Melding
Op dinsdag 22 maart 2016 zijn aan het begin van de middag twee vliegtuigen elkaar tijdens de nadering voor Groningen Airport Eelde dichter genaderd dan de separatieminima voorschrijven. Luchtverkeersleiding Nederland - LVNL - doet onderzoek naar dit voorval en heeft dit voorval gemeld bij de Onderzoeksraad voor Veiligheid - OVV.
Verlies van afstand
De horizontale of verticale afstand tussen vliegtuigen tijdens de vlucht wordt aangeduid als ‘separatie’. De minimale separatie is bedoeld om het verkeer veilig te laten verlopen en daarbij de capaciteit van het luchtruim optimaal te kunnen benutten. De luchtverkeersleiding is verantwoordelijk voor het handhaven van de minimale onderlinge separatie tussen verkeersvliegtuigen die zich in het onder hen vallende verkeersgebied bevinden. Wanneer twee vliegtuigen ondanks de separatieminima te dicht bij elkaar komen dan is er sprake van een separatieonderschrijding.

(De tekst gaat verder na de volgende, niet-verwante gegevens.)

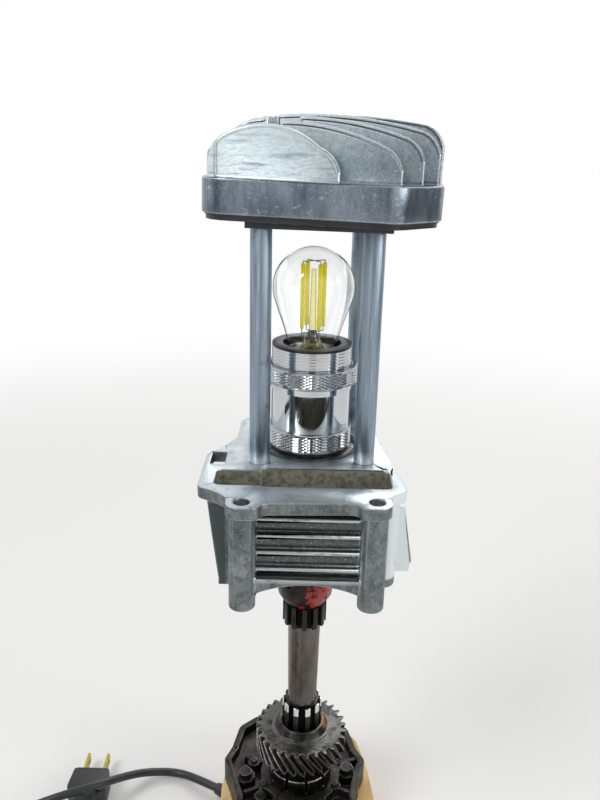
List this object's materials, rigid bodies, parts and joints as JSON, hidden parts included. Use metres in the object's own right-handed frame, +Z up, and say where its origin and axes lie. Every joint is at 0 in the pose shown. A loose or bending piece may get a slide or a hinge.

De criteria voor de minimale separatie zijn zodanig ontworpen dat er voldoende tijd is om het verlies van de minimale afstand of hoogte te herstellen. Een verkeersleider doorloopt in korte tijd een aantal stappen:
- Detecteren van het afstandsverlies;
- Een inschatting maken van een effectieve oplossing;
- Communiceren van deze oplossing door instructies (hoogte, richting, snelheid) naar de vlieger(s);
- Opvolgen van deze instructies door de vlieger(s) om zo snel mogelijk de benodigde afstand of hoogte te herstellen.
Voorvallenonderzoek
De primaire taak van LVNL op het gebied van veiligheid is het onderling separeren van vliegtuigen (inclusief vliegtuigen met voertuigen op de grond). De verkeersleiding meldt voorvallen die in de praktijk optreden binnen LVNL met als doel om hier lering uit te kunnen trekken en het risico van een dergelijk voorval in de toekomst te verkleinen. Binnen LVNL worden alle gemelde voorvallen onderzocht om de veiligheid continu te kunnen verbeteren.
Situatiebeschrijving
Op dinsdag 22 maart in de middag, vindt er in het naderingsgebied van Groningen Airport Eelde een verlies van afstand plaats tussen twee vliegtuigen. Een vliegtuig van het type SR22 wordt geïnstrueerd voor een wachtpatroon boven het baken SO (Sierra Oscar) op een hoogte van 3000 voet. Een vliegtuig van het type PA34 maakt een nadering (een zogeheten procedure turn) via het baken SO voor baan 23 op een hoogte van 2000 voet. De separatienorm voor deze situatie is 1000 voet verticaal.
Het moment waarop het verlies van afstand ontstaat is het moment dat de SR22 van de geïnstrueerde hoogte afwijkt en begint te dalen. De SR22 daalt naar 1300 voet waardoor de separatie onder het minimum van 1000 voet komt. Bij het constateren van de hoogteafwijking van de SR22 geeft de verkeersleider divergerende richtingsinstructies om het conflict op te lossen. Beide vliegtuigen zijn veilig geland.
Resultaten onderzoek
Het verlies van afstand is ontstaan doordat de piloot van het vliegtuig van het type SR22 de controle over het toestel was kwijtgeraakt en de opgedragen hoogte niet kon handhaven. Dit resulteerde in het verlies van separatie met een vliegtuig van het type PA34, dat een nadering vloog voor baan 23.
Toen de torenverkeersleider de afwijking detecteerde, gaf deze direct divergerende richting- en hoogte-instructies. De piloot van de SR22 had op dat moment het vliegtuig weer onder controle. Beide vliegtuigen volgden de instructies op waardoor de separatie is hersteld en ze veilig zijn geland.
De minimale onderlinge afstand tussen de twee vliegtuigen was 1,3 nautische mijl - bijna 2,5 kilometer - horizontaal en 0 voet verticaal.
Op het moment van het voorval werd gecombineerd gewerkt. Dit betekent dat er geen radarverkeersleider actief is. Hiervoor is een werkwijze vastgesteld waarbij vliegtuigen verticaal worden gesepareerd op een afstand van 1.000 voet, of lateraal door middel van geografisch gescheiden radiobakens.
De torenverkeersleider heeft conform de voorschriften gehandeld en de benodigde onderlinge afstand hersteld.
Opvolging naar aanleiding van onderzoek
De oorzaak van dit voorval ligt buiten de invloedssfeer van de luchtverkeersleiding. Er is daarom op het gebied van luchtverkeersleiding geen opvolging noodzakelijk.